Following on the tepid success of the N97, the N8 is Nokia’s direct competitor to the iPhone 4 and high-end Android smartphones. Betting the farm on the success of the N8, Nokia packed this phone full of features—but we wanted to see how much awesomeness was really inside.
The big hardware news with this phone—aside from being the first modern phone Nokia has released in nearly two years—is the 12MP camera and its massive flash. This is one of the few phones that has a Xenon flashtube (and associated giant capacitor), and we were blinded by its brightness.
This phone is built tough! The N8’s frame uses more metal than most phones, giving it a rugged feel. In fact, this is the beefiest phone we’ve taken apart all year. We awarded it a coveted 8 out of 10 repairability score for three primary reasons: the glass is not fused to the AMOLED screen, the battery is easily-replaceable, and the phone is overall quite easy to disassemble. Once you know how to take it apart properly, even a Finnish caveman could do it (provided they were evolved enough to handle a Torx screwdriver).
- The 12 MP camera is a honker. In other smartphones, the thickness of the camera drives the thickness of the phone. With this phone, Nokia chose to protrude the camera outside of the back cover. This will either make it easier to grasp the phone to take it out of your pocket or make it a hassle when returning the phone to your pocket.
- As opposed to many other smartphones that use either a single or double LED flash, the N8 uses a Xenon flash tube—the same kind of flash found in full-size cameras. A large capacitor on the flash module supplies the high voltage necessary to produce such a brilliant flash.
- Although it requires the removal of two screws, the battery is quite easy to replace. Thumbs up for no soldering required!
- Thankfully the glass is not fused to the face of the 640 × 360 3.5″ AMOLED display, so you don’t have to replace both if the glass breaks.
- There’s nothing cutting-edge in the display—it was manufactured all the way back on February 2, 2010. Its touch screen controller is a Synaptics T1201A, the same chip found in the Microsoft Kin Two and RIM Blackberry Torch—not exactly ground-breaking tech.
- Nokia got pretty creative with their antenna placement, as this device is primarily encased in aluminum. The main antennas are located near the flat plastic plates on the top and bottom of the phone.

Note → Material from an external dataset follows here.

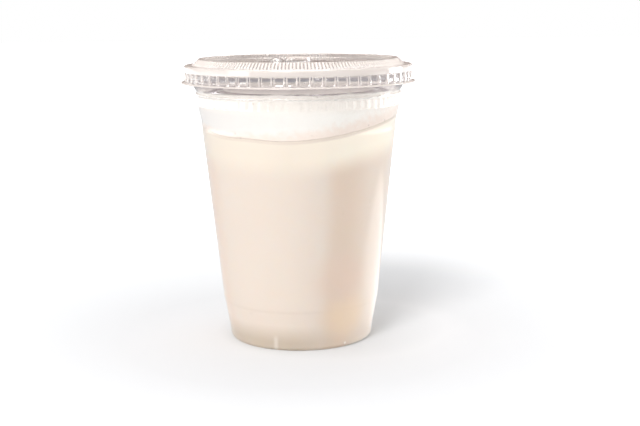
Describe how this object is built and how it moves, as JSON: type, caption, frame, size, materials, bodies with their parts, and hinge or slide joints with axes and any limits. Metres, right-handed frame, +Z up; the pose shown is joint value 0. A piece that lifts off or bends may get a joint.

- The design of the steel mid-plane is genius. Rather than using a discrete EMI shield like every other phone we’ve seen, Nokia integrated the large EMI shield into the mid-plane. (Electromagnetic interference shields protect sophisticated chips from outside interference.)
- The daughterboard at the top of the motherboard has an interesting design, connecting to the main motherboard via a ribbon cable that is sandwiched between the many layers of the motherboard. On most devices, ribbon cables are attached with ZIF connectors or are soldered to the surface of the board, not sandwiched between layers.